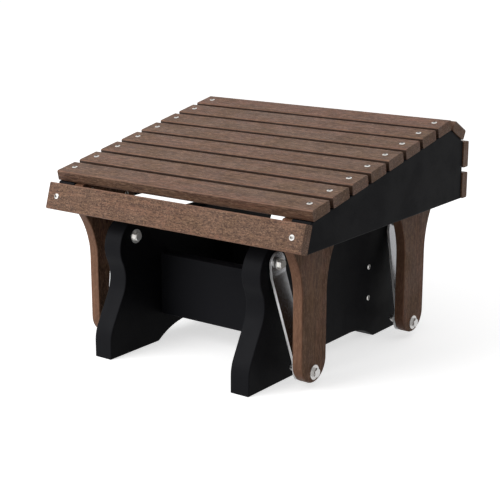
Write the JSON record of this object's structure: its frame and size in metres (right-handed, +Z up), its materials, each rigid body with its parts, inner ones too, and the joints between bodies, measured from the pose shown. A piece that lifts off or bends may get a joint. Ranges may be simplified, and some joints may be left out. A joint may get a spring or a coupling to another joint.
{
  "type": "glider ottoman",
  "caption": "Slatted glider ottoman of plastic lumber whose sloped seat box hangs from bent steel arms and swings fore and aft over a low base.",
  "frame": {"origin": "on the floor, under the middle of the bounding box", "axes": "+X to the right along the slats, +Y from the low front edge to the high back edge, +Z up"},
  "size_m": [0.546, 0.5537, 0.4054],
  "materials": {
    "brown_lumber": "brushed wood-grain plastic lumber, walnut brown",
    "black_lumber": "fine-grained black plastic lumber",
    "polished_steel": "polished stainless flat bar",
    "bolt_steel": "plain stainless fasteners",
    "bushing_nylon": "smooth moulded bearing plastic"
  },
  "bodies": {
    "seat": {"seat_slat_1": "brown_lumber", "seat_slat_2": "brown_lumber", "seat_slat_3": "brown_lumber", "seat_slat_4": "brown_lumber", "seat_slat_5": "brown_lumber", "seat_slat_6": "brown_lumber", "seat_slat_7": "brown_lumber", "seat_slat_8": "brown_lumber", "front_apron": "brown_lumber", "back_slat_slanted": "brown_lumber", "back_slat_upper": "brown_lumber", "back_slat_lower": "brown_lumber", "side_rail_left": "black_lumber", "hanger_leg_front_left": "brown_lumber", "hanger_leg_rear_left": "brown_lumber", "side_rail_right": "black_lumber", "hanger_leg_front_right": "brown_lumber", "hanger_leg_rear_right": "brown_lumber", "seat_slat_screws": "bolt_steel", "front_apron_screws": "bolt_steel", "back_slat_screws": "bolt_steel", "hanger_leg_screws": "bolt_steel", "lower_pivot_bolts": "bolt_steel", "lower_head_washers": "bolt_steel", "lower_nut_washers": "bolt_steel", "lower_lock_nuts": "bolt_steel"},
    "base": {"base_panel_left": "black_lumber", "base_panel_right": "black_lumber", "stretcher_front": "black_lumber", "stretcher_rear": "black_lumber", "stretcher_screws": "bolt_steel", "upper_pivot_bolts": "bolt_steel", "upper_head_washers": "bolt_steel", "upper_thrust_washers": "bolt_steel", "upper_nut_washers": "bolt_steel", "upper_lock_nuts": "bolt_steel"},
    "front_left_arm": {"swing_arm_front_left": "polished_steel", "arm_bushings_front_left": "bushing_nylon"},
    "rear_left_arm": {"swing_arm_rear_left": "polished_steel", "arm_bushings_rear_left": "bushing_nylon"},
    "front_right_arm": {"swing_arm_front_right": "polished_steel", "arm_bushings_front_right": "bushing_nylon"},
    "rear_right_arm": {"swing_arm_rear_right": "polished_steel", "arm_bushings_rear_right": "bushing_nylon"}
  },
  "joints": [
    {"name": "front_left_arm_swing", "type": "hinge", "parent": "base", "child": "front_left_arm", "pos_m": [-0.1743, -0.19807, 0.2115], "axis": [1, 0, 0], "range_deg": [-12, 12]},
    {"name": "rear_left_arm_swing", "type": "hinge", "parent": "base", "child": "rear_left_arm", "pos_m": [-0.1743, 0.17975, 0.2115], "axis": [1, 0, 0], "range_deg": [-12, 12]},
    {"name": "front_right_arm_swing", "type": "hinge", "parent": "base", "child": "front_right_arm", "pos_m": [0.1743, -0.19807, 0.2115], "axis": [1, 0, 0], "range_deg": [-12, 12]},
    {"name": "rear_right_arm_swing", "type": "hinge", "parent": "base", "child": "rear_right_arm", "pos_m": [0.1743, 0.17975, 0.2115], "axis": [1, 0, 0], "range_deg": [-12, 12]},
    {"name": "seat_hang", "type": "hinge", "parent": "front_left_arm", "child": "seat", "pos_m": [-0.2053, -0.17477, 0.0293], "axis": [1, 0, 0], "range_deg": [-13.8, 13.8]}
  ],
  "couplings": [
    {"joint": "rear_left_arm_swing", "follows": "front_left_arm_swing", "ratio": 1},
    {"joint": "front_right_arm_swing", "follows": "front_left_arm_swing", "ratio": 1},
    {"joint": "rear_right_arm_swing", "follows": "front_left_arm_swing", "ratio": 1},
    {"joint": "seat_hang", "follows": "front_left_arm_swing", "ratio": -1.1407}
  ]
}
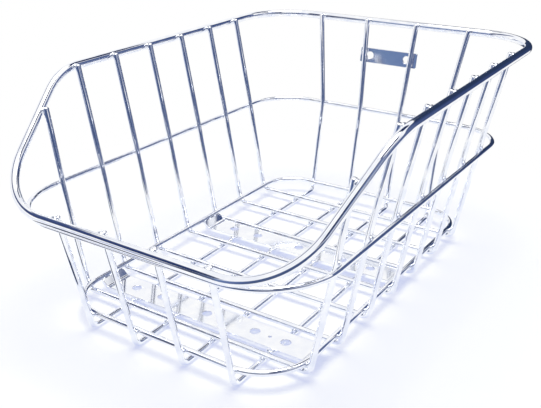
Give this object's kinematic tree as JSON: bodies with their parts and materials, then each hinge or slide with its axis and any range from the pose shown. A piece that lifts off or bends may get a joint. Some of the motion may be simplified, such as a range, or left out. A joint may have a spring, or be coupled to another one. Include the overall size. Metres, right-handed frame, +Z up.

────

Instruction -
Output the whole listing above again, word for word.

Answer in full -
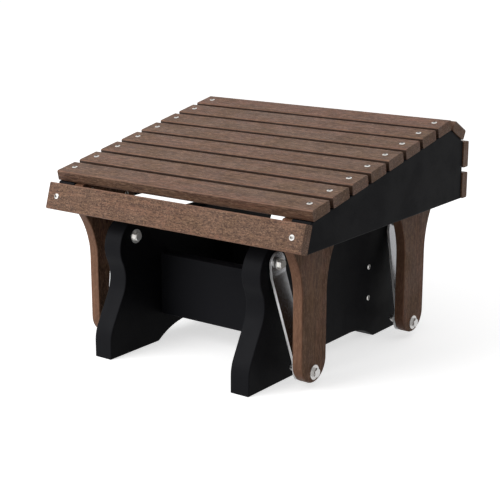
Write the JSON record of this object's structure: its frame and size in metres (right-handed, +Z up), its materials, each rigid body with its parts, inner ones too, and the joints between bodies, measured from the pose shown. A piece that lifts off or bends may get a joint. Ranges may be simplified, and some joints may be left out. A joint may get a spring or a coupling to another joint.
{
  "type": "glider ottoman",
  "caption": "Slatted glider ottoman of plastic lumber whose sloped seat box hangs from bent steel arms and swings fore and aft over a low base.",
  "frame": {"origin": "on the floor, under the middle of the bounding box", "axes": "+X to the right along the slats, +Y from the low front edge to the high back edge, +Z up"},
  "size_m": [0.546, 0.5537, 0.4054],
  "materials": {
    "brown_lumber": "brushed wood-grain plastic lumber, walnut brown",
    "black_lumber": "fine-grained black plastic lumber",
    "polished_steel": "polished stainless flat bar",
    "bolt_steel": "plain stainless fasteners",
    "bushing_nylon": "smooth moulded bearing plastic"
  },
  "bodies": {
    "seat": {"seat_slat_1": "brown_lumber", "seat_slat_2": "brown_lumber", "seat_slat_3": "brown_lumber", "seat_slat_4": "brown_lumber", "seat_slat_5": "brown_lumber", "seat_slat_6": "brown_lumber", "seat_slat_7": "brown_lumber", "seat_slat_8": "brown_lumber", "front_apron": "brown_lumber", "back_slat_slanted": "brown_lumber", "back_slat_upper": "brown_lumber", "back_slat_lower": "brown_lumber", "side_rail_left": "black_lumber", "hanger_leg_front_left": "brown_lumber", "hanger_leg_rear_left": "brown_lumber", "side_rail_right": "black_lumber", "hanger_leg_front_right": "brown_lumber", "hanger_leg_rear_right": "brown_lumber", "seat_slat_screws": "bolt_steel", "front_apron_screws": "bolt_steel", "back_slat_screws": "bolt_steel", "hanger_leg_screws": "bolt_steel", "lower_pivot_bolts": "bolt_steel", "lower_head_washers": "bolt_steel", "lower_nut_washers": "bolt_steel", "lower_lock_nuts": "bolt_steel"},
    "base": {"base_panel_left": "black_lumber", "base_panel_right": "black_lumber", "stretcher_front": "black_lumber", "stretcher_rear": "black_lumber", "stretcher_screws": "bolt_steel", "upper_pivot_bolts": "bolt_steel", "upper_head_washers": "bolt_steel", "upper_thrust_washers": "bolt_steel", "upper_nut_washers": "bolt_steel", "upper_lock_nuts": "bolt_steel"},
    "front_left_arm": {"swing_arm_front_left": "polished_steel", "arm_bushings_front_left": "bushing_nylon"},
    "rear_left_arm": {"swing_arm_rear_left": "polished_steel", "arm_bushings_rear_left": "bushing_nylon"},
    "front_right_arm": {"swing_arm_front_right": "polished_steel", "arm_bushings_front_right": "bushing_nylon"},
    "rear_right_arm": {"swing_arm_rear_right": "polished_steel", "arm_bushings_rear_right": "bushing_nylon"}
  },
  "joints": [
    {"name": "front_left_arm_swing", "type": "hinge", "parent": "base", "child": "front_left_arm", "pos_m": [-0.1743, -0.19807, 0.2115], "axis": [1, 0, 0], "range_deg": [-12, 12]},
    {"name": "rear_left_arm_swing", "type": "hinge", "parent": "base", "child": "rear_left_arm", "pos_m": [-0.1743, 0.17975, 0.2115], "axis": [1, 0, 0], "range_deg": [-12, 12]},
    {"name": "front_right_arm_swing", "type": "hinge", "parent": "base", "child": "front_right_arm", "pos_m": [0.1743, -0.19807, 0.2115], "axis": [1, 0, 0], "range_deg": [-12, 12]},
    {"name": "rear_right_arm_swing", "type": "hinge", "parent": "base", "child": "rear_right_arm", "pos_m": [0.1743, 0.17975, 0.2115], "axis": [1, 0, 0], "range_deg": [-12, 12]},
    {"name": "seat_hang", "type": "hinge", "parent": "front_left_arm", "child": "seat", "pos_m": [-0.2053, -0.17477, 0.0293], "axis": [1, 0, 0], "range_deg": [-13.8, 13.8]}
  ],
  "couplings": [
    {"joint": "rear_left_arm_swing", "follows": "front_left_arm_swing", "ratio": 1},
    {"joint": "front_right_arm_swing", "follows": "front_left_arm_swing", "ratio": 1},
    {"joint": "rear_right_arm_swing", "follows": "front_left_arm_swing", "ratio": 1},
    {"joint": "seat_hang", "follows": "front_left_arm_swing", "ratio": -1.1407}
  ]
}
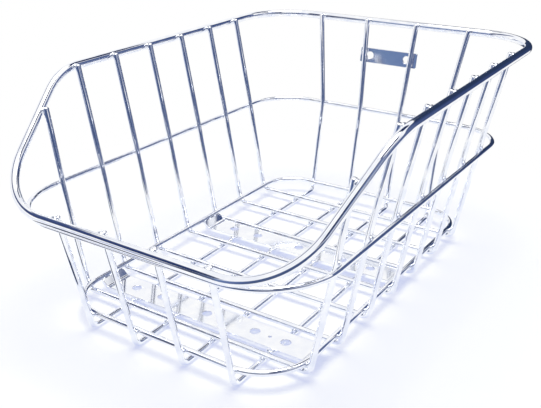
Give this object's kinematic tree as JSON: bodies with their parts and materials, then each hinge or slide with its axis and any range from the pose shown. A piece that lifts off or bends may get a joint. Some of the motion may be simplified, such as a range, or left out. A joint may have a spring, or be coupled to another one. Include the overall size. Metres, right-handed frame, +Z up.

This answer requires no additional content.